### THE REQUEST
In the data below, find every line that has the string "scene", and copy it.

Object modeling scripts
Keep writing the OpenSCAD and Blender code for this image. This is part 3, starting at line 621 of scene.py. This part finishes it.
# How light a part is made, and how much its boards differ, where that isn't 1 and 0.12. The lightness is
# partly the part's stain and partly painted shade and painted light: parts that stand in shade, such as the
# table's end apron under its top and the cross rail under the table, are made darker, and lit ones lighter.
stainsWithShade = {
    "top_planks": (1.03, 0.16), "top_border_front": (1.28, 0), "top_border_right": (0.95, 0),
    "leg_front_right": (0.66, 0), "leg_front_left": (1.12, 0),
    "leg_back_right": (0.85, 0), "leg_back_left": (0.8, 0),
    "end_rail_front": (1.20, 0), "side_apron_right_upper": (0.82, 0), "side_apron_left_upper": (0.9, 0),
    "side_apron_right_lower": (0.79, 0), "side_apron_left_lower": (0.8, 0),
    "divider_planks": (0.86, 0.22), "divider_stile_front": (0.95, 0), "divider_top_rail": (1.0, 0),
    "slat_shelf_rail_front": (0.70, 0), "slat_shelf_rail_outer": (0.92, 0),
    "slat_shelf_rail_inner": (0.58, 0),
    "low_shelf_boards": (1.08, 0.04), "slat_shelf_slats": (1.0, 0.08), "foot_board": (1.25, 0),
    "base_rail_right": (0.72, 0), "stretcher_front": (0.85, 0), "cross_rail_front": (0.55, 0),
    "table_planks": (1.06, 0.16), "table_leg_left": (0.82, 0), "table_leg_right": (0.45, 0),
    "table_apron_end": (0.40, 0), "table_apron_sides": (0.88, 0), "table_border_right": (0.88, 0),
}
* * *
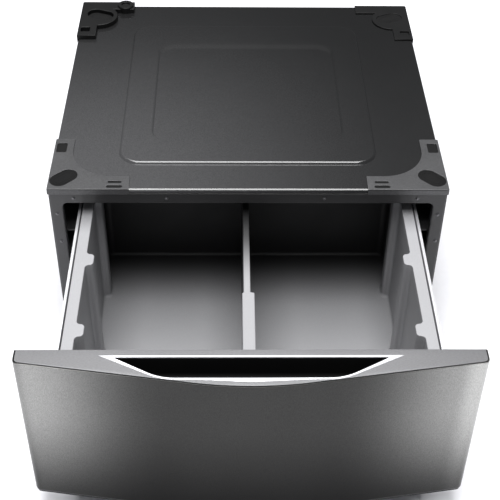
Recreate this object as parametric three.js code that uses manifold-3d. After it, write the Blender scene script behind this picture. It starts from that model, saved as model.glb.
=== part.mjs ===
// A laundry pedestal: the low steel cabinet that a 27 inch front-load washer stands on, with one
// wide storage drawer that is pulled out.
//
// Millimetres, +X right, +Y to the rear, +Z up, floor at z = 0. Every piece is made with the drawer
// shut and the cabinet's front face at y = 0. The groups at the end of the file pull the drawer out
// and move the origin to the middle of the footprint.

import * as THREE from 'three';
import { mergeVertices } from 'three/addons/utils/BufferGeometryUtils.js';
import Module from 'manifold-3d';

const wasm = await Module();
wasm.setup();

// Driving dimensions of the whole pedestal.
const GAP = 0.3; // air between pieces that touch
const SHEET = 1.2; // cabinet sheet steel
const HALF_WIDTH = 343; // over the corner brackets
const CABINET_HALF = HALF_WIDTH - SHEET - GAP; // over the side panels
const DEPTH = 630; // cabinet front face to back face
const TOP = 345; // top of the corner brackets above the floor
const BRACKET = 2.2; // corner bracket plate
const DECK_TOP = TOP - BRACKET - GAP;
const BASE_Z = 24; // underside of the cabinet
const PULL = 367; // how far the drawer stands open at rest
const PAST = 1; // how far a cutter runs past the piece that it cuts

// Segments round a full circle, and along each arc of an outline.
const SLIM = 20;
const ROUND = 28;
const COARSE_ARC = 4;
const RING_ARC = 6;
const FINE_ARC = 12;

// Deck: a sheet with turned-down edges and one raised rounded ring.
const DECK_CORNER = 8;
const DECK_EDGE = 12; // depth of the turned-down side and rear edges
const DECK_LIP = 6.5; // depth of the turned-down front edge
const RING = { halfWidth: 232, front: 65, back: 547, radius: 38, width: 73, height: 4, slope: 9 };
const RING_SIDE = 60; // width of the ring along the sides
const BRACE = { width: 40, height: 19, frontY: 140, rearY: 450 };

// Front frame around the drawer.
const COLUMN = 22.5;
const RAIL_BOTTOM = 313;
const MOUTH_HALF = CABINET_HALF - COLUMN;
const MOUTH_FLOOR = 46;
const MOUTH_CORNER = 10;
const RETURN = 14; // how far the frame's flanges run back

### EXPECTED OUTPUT
Keep writing the OpenSCAD and Blender code for this image. This is part 3, starting at line 621 of scene.py. This part finishes it.
Recreate this object as parametric three.js code that uses manifold-3d. After it, write the Blender scene script behind this picture. It starts from that model, saved as model.glb.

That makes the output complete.